JOB
Return, unaltered, every line from the beginning of the material below up to and including the one with "if empty is".

%%

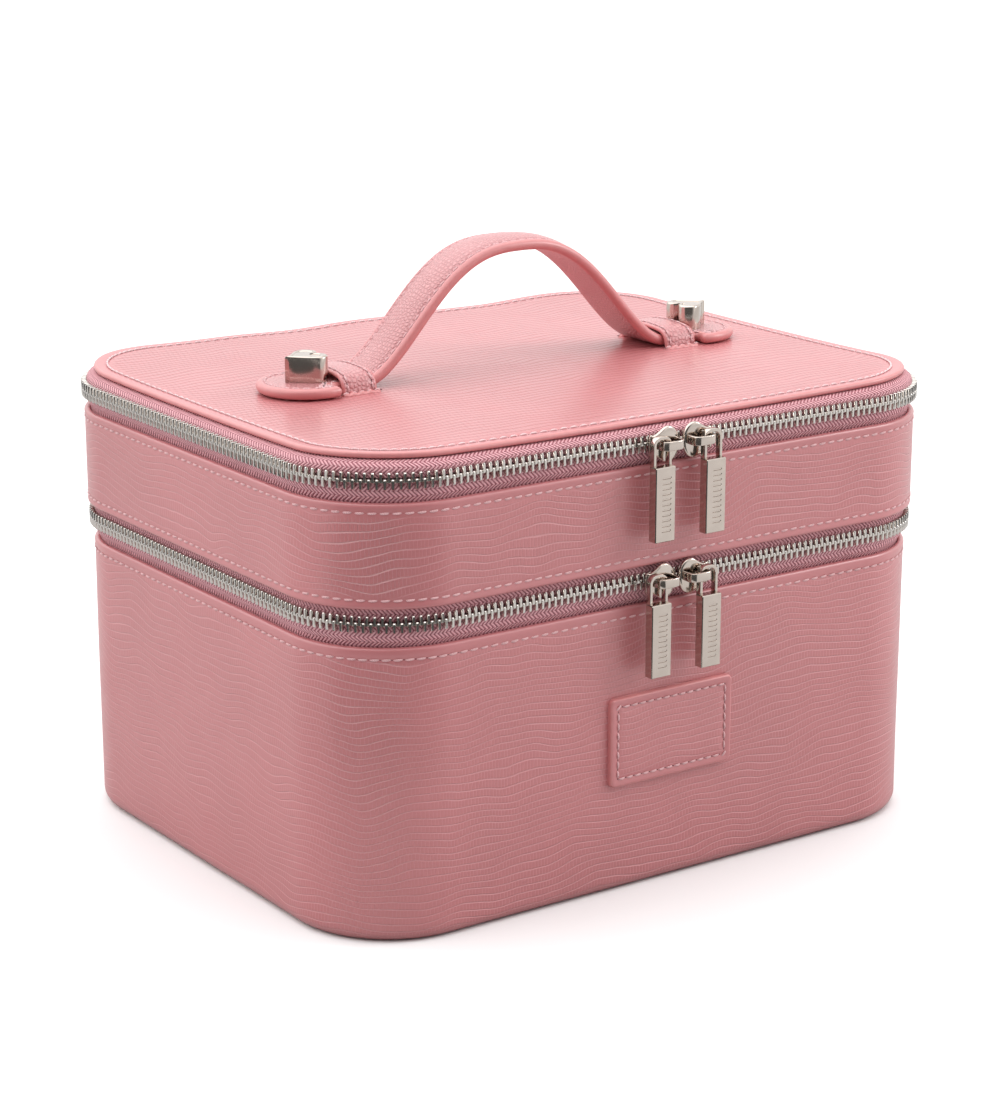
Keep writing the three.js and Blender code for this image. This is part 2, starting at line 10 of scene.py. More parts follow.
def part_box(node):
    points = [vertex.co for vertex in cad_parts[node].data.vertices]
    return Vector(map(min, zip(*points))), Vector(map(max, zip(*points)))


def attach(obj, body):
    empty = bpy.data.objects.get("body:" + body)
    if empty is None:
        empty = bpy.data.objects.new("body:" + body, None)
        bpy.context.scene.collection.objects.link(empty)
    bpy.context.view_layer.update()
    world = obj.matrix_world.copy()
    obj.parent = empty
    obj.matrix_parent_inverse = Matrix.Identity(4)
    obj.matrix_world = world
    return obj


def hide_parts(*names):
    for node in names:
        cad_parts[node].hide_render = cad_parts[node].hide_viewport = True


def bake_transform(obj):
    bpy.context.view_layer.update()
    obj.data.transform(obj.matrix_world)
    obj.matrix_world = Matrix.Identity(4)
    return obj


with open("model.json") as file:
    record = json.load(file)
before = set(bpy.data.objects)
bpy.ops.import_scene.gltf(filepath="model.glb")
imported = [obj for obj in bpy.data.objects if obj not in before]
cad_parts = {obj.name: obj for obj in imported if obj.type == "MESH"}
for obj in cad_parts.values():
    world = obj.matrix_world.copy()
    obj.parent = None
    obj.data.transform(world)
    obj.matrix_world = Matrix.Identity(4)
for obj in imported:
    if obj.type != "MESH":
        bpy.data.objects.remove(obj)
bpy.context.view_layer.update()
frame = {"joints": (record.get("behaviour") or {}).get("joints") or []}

# The makeup train case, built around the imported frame. Shapes are worked out in millimetres and
# written to Blender in metres. Every piece carries "grain" coordinates, which are millimetres
# along and across its surface, so that leather, weave and thread keep their scale everywhere.
# Sections and profiles are lists of (inset from the side, height) or (across, up) points.

MM = 0.001
TAU = 2 * math.pi


def cad(node):
    """The lowest and highest corner of a CAD node, in millimetres."""
    low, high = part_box(node)
    return low / MM, high / MM


# ---------------------------------------------------------------------------- places and sizes
HALF_X, HALF_Y, _ = cad("tier_wall")[1]
CORNER_RADIUS = 38.5
BASE_INSET = HALF_X - cad("base_wall")[1].x
BASE_TOP = cad("base_rim_binding")[1].z
TIER_BOTTOM = cad("tier_bottom_binding")[0].z
TIER_TOP = cad("tier_top_binding")[1].z
LID_INSET = HALF_X - cad("lid_rolled_edge")[1].x
LID_THICKNESS = cad("lid_rolled_edge")[1].z - cad("lid_rolled_edge")[0].z
PANEL_TOP = cad("lid_panel")[1].z
LID_CORNER_RISE = 2.1
LID_BACK_WAVE = 0.4
WALL = 2.1
SHELL_ROLL = 1.05
SHELL_SWELL = 0.28
BASE_FOOT = 4.6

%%

ANSWER TO THIS TASK
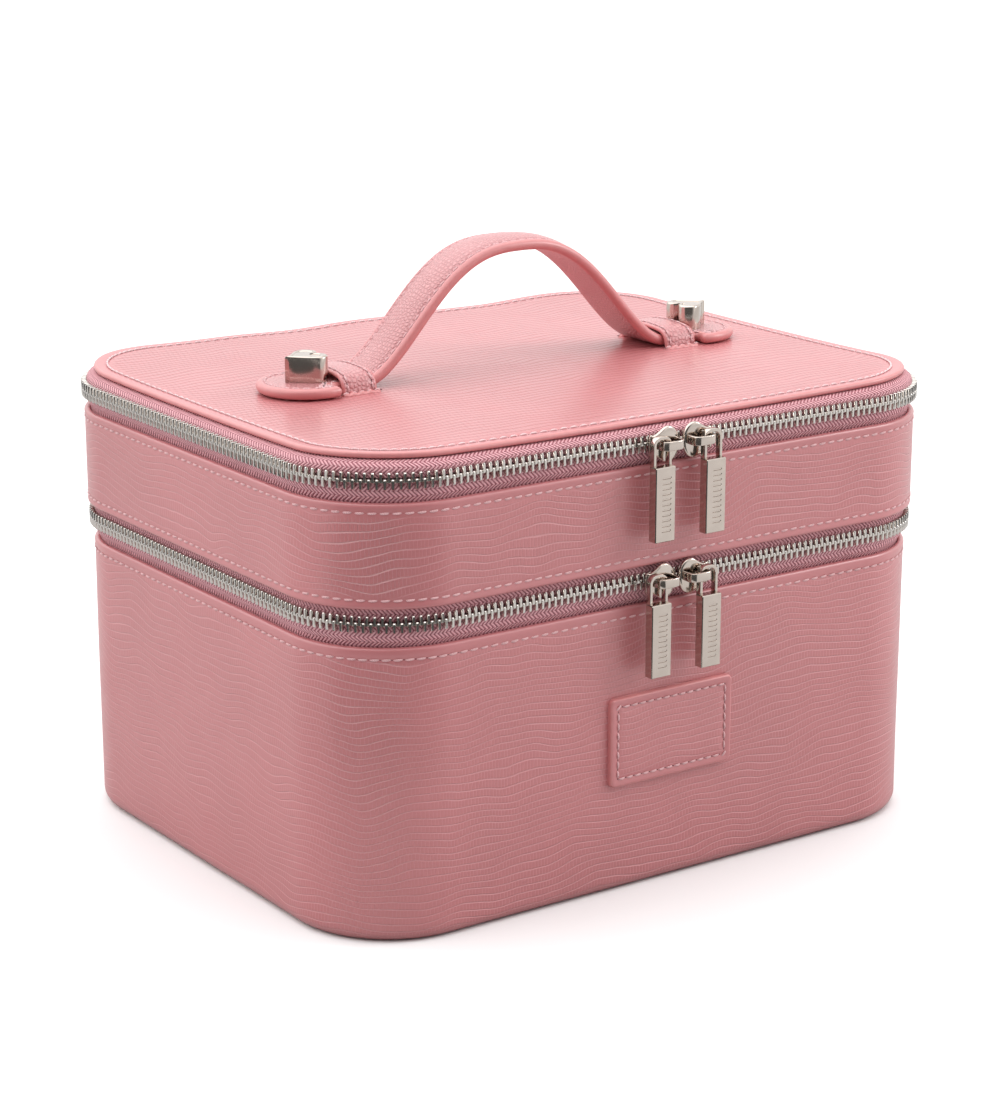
Keep writing the three.js and Blender code for this image. This is part 2, starting at line 10 of scene.py. More parts follow.
def part_box(node):
    points = [vertex.co for vertex in cad_parts[node].data.vertices]
    return Vector(map(min, zip(*points))), Vector(map(max, zip(*points)))


def attach(obj, body):
    empty = bpy.data.objects.get("body:" + body)
    if empty is None:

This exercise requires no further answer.